Why is this important? The inefficiencies that occur when restricting trade are small, so why do we care? For a look at one neoliberal's view of the benefits of trade in goods and financial capital read this. I'll give you a hint...small though the gains may be, compounded over time they have dramatic impacts on future generation's standard of living.

If all of this seems like gobblty gook, just ask yourself: Do I benefit from trade? If the answer is no, I suggest you go home and perform your own oil change, but remember that will involve drilling for the oil, by yourself in your backyard. The fact is that we have understood the beauty of specialization since the dawn of time (or trade as the case is here), why do lines on a map affect that most basic insight? And why would we want to let the *potential* for there to be some temporary losers, permanently impoversh us all?

Keywords: Trade, Comparative Advantage, ECO499

1 comment:

Research Consultant said...

I think the US situation (deteriorating economy) shows that the most "open free trade" economy in the world may not have accrued all the benefits as espoused by economists the world over. I am not biased towards or against either side but I have a balanced view and I know that in the real world "free trade" is not as perfect or as rosy as it is painted out to be.

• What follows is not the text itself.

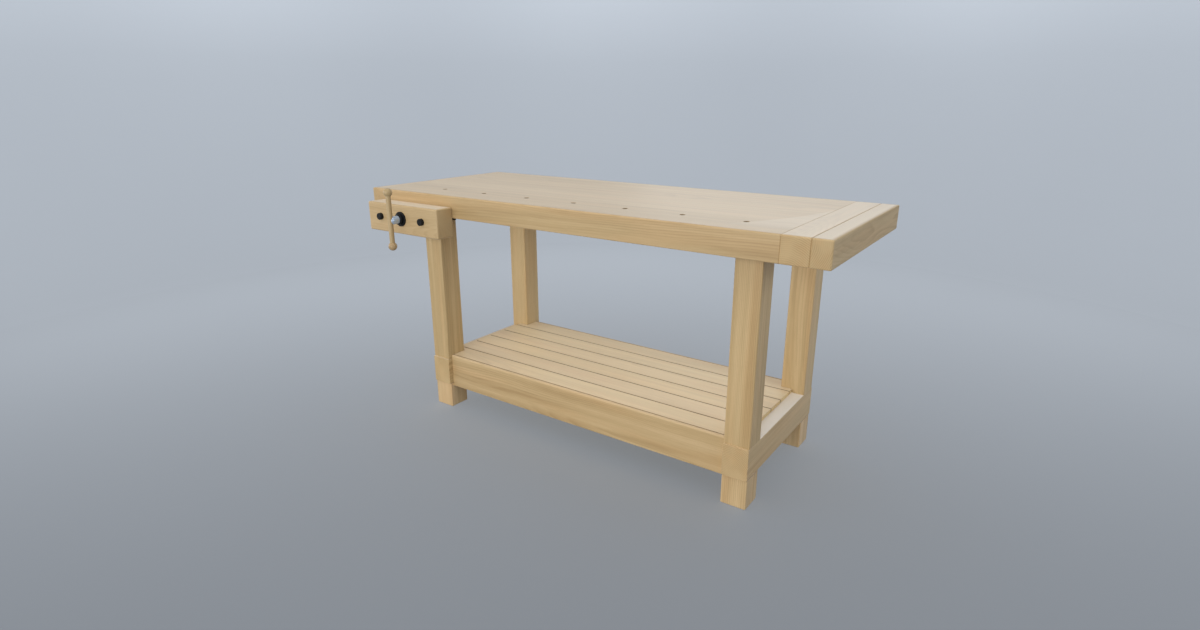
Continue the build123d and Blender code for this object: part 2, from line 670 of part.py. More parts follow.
# Front jaw: bored for the rods and the screw, with a pocket for the screw's thrust flange.
with BuildPart() as vise_jaw:
    with BuildSketch(Plane.XY.offset(jaw_top - jaw_height)):
        with Locations((jaw_mid_x, (jaw_front + jaw_back) / 2)):
            Rectangle(jaw_length, jaw_thickness)
    extrude(amount=jaw_height)
    back_edges = vise_jaw.faces().sort_by(Axis.Y)[-1].edges()
    fillet(vise_jaw.edges() - back_edges, radius=jaw_edge_radius)
    chamfer(vise_jaw.faces().filter_by(Axis.Y).sort_by(Axis.Y)[-1].edges(), length=jaw_back_ease)
    with BuildSketch(facing_back(vise_x, jaw_front, vise_z)):
        with Locations((-rod_spacing / 2, 0), (rod_spacing / 2, 0)):
            Circle(rod_radius)
        Circle(screw_radius + screw_clearance)
    extrude(amount=jaw_thickness, mode=Mode.SUBTRACT)
    with BuildSketch(facing_back(vise_x, jaw_front, vise_z)):
        Circle(thrust_radius + screw_clearance)
    extrude(amount=thrust_pocket, mode=Mode.SUBTRACT)
vise_jaw.part.label = "vise_jaw"
export_step(vise_jaw.part, "parts/vise_jaw.step")

cap_front = jaw_front - rod_cap_length
for side_name, x in (("left", rod_xs[0]), ("right", rod_xs[1])):
    # Guide rod: fixed in the jaw, free in its bush, cross-drilled for the stop pin.
    with BuildPart() as guide_rod:
        with BuildSketch(facing_back(x, jaw_front - rod_in_cap, vise_z)):
            Circle(rod_radius)
        extrude(amount=rod_end - jaw_front + rod_in_cap)
        chamfer(guide_rod.faces().sort_by(Axis.Y)[-1].edges(), length=rod_cap_ease)
        with BuildSketch(facing_right(x - rod_radius, stop_pin_y, vise_z)):
            Circle(stop_pin_radius)
        extrude(amount=2 * rod_radius, mode=Mode.SUBTRACT)
    guide_rod.part.label = "guide_rod_" + side_name
    export_step(guide_rod.part, "parts/guide_rod_" + side_name + ".step")

# Black caps on the front ends of the rods.
with BuildPart() as rod_caps:
    with BuildSketch(facing_back(vise_x, cap_front, vise_z)):
        with Locations((-rod_spacing / 2, 0), (rod_spacing / 2, 0)):
            Circle(rod_cap_radius)
    extrude(amount=rod_cap_length)
    chamfer(rod_caps.faces().group_by(Axis.Y)[0].edges(), length=rod_cap_ease)
    with BuildSketch(facing_back(vise_x, jaw_front - rod_in_cap, vise_z)):
        with Locations((-rod_spacing / 2, 0), (rod_spacing / 2, 0)):
            Circle(rod_radius)
    extrude(amount=rod_in_cap, mode=Mode.SUBTRACT)
rod_caps.part.label = "rod_caps"
export_step(rod_caps.part, "parts/rod_caps.step")

# Cross pins that stop the rods at full opening.
with BuildPart() as rod_stop_pins:
    for x in rod_xs:
        with BuildSketch(facing_right(x - stop_pin_length / 2, stop_pin_y, vise_z)):
            Circle(stop_pin_radius)
        extrude(amount=stop_pin_length)
rod_stop_pins.part.label = "rod_stop_pins"
export_step(rod_stop_pins.part, "parts/rod_stop_pins.step")

# Stepped collar on the jaw: it keeps the screw's thrust flange in the pocket behind it.
collar_bore = screw_radius + screw_clearance
collar_length = collar_flange_thickness + collar_boss_length
with BuildPart() as screw_collar:
    with BuildSketch(turned(vise_x, jaw_front, vise_z)):
        with BuildLine():
            Polyline(
                (0, collar_bore),
                (0, collar_flange_radius),
                (collar_flange_thickness - collar_ease, collar_flange_radius),
                (collar_flange_thickness, collar_flange_radius - collar_ease),
                (collar_flange_thickness, collar_boss_radius),
                (collar_length - collar_ease, collar_boss_radius),
                (collar_length, collar_boss_radius - collar_ease),
                (collar_length, collar_bore),
                close=True,
            )
        make_face()
    revolve(axis=Axis((vise_x, jaw_front, vise_z), (0, -1, 0)))
screw_collar.part.label = "screw_collar"
export_step(screw_collar.part, "parts/screw_collar.step")

# ================================================================ screw and handle
hub_back = collar_length + end_play
hub_front = handle_reach + hub_nose
neck_end = handle_reach - handle_radius - handle_clearance - hub_wall_at_neck
screw_end = boss_back + jaw_travel + screw_point_ease

# Screw: neck in the hub, plain journal through collar and jaw, thrust flange, long shank.
with BuildPart() as vise_screw:
    with BuildSketch(turned(vise_x, jaw_front, vise_z)):
        with BuildLine():
            Polyline(
                (neck_end, 0),
                (neck_end, screw_neck_radius),
                (hub_back, screw_neck_radius),
                (hub_back, screw_radius),
                (-end_play / 2, screw_radius),
                (-end_play / 2, thrust_radius),
                (-end_play / 2 - thrust_thickness, thrust_radius),
                (-end_play / 2 - thrust_thickness, screw_radius),
                (jaw_front - screw_end + screw_point_ease, screw_radius),
                (jaw_front - screw_end, screw_radius - screw_point_ease),
                (jaw_front - screw_end, 0),
                close=True,
            )
        make_face()
    revolve(axis=Axis((vise_x, jaw_front, vise_z), (0, -1, 0)))
    with BuildSketch(facing_right(vise_x - hub_radius, jaw_front - hub_back - hub_pin_setback, vise_z)):
        Circle(hub_pin_radius)
    extrude(amount=2 * hub_radius, mode=Mode.SUBTRACT)
vise_screw.part.label = "vise_screw"
export_step(vise_screw.part, "parts/vise_screw.step")

# Hub: turned, cross-bored for the handle. The bore breaks through the rounded front as a slot that
# is narrower than the handle, so the handle slides in it and can't come out forwards.
with BuildPart() as screw_hub:
    with BuildSketch(turned(vise_x, jaw_front, vise_z)):
        with BuildLine():
            Polyline(
                (hub_front, hub_tip_radius),
                (hub_front, 0),
                (hub_back, 0),
                (hub_back, hub_radius - hub_ease),
                (hub_back + hub_ease, hub_radius),
                (hub_front - hub_round, hub_radius),
            )
            TangentArc(
                (hub_front - hub_round, hub_radius),
                (hub_front, hub_tip_radius),
                tangent=(1, 0),
            )
        make_face()
    revolve(axis=Axis((vise_x, jaw_front, vise_z), (0, -1, 0)))
    with BuildSketch(turned(vise_x, jaw_front, vise_z)):
        with Locations(((hub_back + neck_end) / 2, screw_neck_radius / 2)):
            Rectangle(neck_end - hub_back, screw_neck_radius)
    revolve(axis=Axis((vise_x, jaw_front, vise_z), (0, -1, 0)), mode=Mode.SUBTRACT)
    with BuildSketch(Plane.XY.offset(vise_z - hub_radius)):
        with Locations((vise_x, handle_y)):
            Circle(handle_radius + handle_clearance)
    extrude(amount=2 * hub_radius, mode=Mode.SUBTRACT)
    with BuildSketch(facing_right(vise_x - hub_radius, jaw_front - hub_back - hub_pin_setback, vise_z)):
        Circle(hub_pin_radius)
    extrude(amount=2 * hub_radius, mode=Mode.SUBTRACT)
screw_hub.part.label = "screw_hub"
export_step(screw_hub.part, "parts/screw_hub.step")

# Pin through the hub and the neck of the screw.
with BuildPart() as hub_pin:
    with BuildSketch(facing_right(vise_x - hub_radius, jaw_front - hub_back - hub_pin_setback, vise_z)):
        Circle(hub_pin_radius)
    extrude(amount=2 * hub_radius)
hub_pin.part.label = "hub_pin"
export_step(hub_pin.part, "parts/hub_pin.step")

knob_face_gap = knob_spacing / 2 - knob_shoulder
bar_half = knob_face_gap + knob_socket
# Turned handle bar.
with BuildPart() as handle_bar:
    with BuildSketch(Plane.XY.offset(handle_z - bar_half)):
        with Locations((vise_x, handle_y)):
            Circle(handle_radius)
    extrude(amount=2 * bar_half)
handle_bar.part.label = "handle_bar"
export_step(handle_bar.part, "parts/handle_bar.step")

shoulder_radius = sqrt(knob_radius**2 - knob_shoulder**2)
for end_name, up in (("top", 1), ("bottom", -1)):
    knob_z = handle_z + up * knob_spacing / 2
    # Ball knob with a flat shoulder and a socket for the bar.
    with BuildPart() as handle_knob:
        with BuildSketch(Plane(origin=(vise_x, handle_y, knob_z), x_dir=(1, 0, 0), z_dir=(0, -up, 0))):
            with BuildLine():
                Line((0, knob_radius), (0, -knob_shoulder))
                Line((0, -knob_shoulder), (shoulder_radius, -knob_shoulder))
                ThreePointArc(
                    (shoulder_radius, -knob_shoulder),
                    (knob_radius, 0),
                    (0, knob_radius),
                )
            make_face()
        revolve(axis=Axis((vise_x, handle_y, knob_z), (0, 0, 1)))
        with BuildSketch(Plane.XY.offset(knob_z - up * knob_shoulder)):
            with Locations((vise_x, handle_y)):
                Circle(handle_radius)
        extrude(amount=up * knob_socket, mode=Mode.SUBTRACT)
    handle_knob.part.label = "handle_knob_" + end_name
    export_step(handle_knob.part, "parts/handle_knob_" + end_name + ".step")
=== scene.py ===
from collections import namedtuple
import json
import math
import random

import bmesh
import bpy
from mathutils import Euler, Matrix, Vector


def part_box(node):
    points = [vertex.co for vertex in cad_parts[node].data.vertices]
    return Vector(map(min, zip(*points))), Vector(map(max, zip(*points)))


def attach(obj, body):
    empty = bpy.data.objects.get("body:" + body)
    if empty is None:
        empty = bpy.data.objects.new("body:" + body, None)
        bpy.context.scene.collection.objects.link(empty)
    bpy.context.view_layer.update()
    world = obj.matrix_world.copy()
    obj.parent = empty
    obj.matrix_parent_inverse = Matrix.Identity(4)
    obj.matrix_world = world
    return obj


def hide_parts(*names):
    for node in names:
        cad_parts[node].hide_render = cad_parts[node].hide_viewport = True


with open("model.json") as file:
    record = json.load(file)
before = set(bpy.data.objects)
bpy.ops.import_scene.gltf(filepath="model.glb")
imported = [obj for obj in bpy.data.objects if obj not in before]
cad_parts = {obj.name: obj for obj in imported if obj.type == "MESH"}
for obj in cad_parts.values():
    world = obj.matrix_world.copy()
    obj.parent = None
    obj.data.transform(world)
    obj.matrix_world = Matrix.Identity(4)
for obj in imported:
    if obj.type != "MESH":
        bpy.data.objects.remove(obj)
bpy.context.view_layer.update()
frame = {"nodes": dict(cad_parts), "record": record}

# ---------------------------------------------------------------- camera
# Where the photo was taken from, solved on the bench's straight edges.
CAMERA_AT = (1.4004, -2.0140, 1.2603)
CAMERA_TILT = math.radians(72.1)
CAMERA_TURN = math.radians(35.0)
SENSOR_WIDTH_MM = 36.0
FOCAL_LENGTH_MM = 20.27
VIEW_END = 60.0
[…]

As technology is enhanced exponentially and the cost of labour is cheap in countries like China and India even "knowledge" based industries like computer programming, accountancy will and are offshored to India since the cost of $2/hr sounds more appetising to a company than paying $30 or more /hr to a worker in the US. So it all comes down to cost. Now with the official collapse of Wall St, investment bankers with prestigious degrees and experience are lining up for jobs that are lower ranked than the ones they used to hold.

So transition costs i.e. of workers shifting industries have high costs attached to them e.g. mental and psychological and financial distress that cannot just simply written off as an "adjustment cost". We are dealing with people here for goodness sake!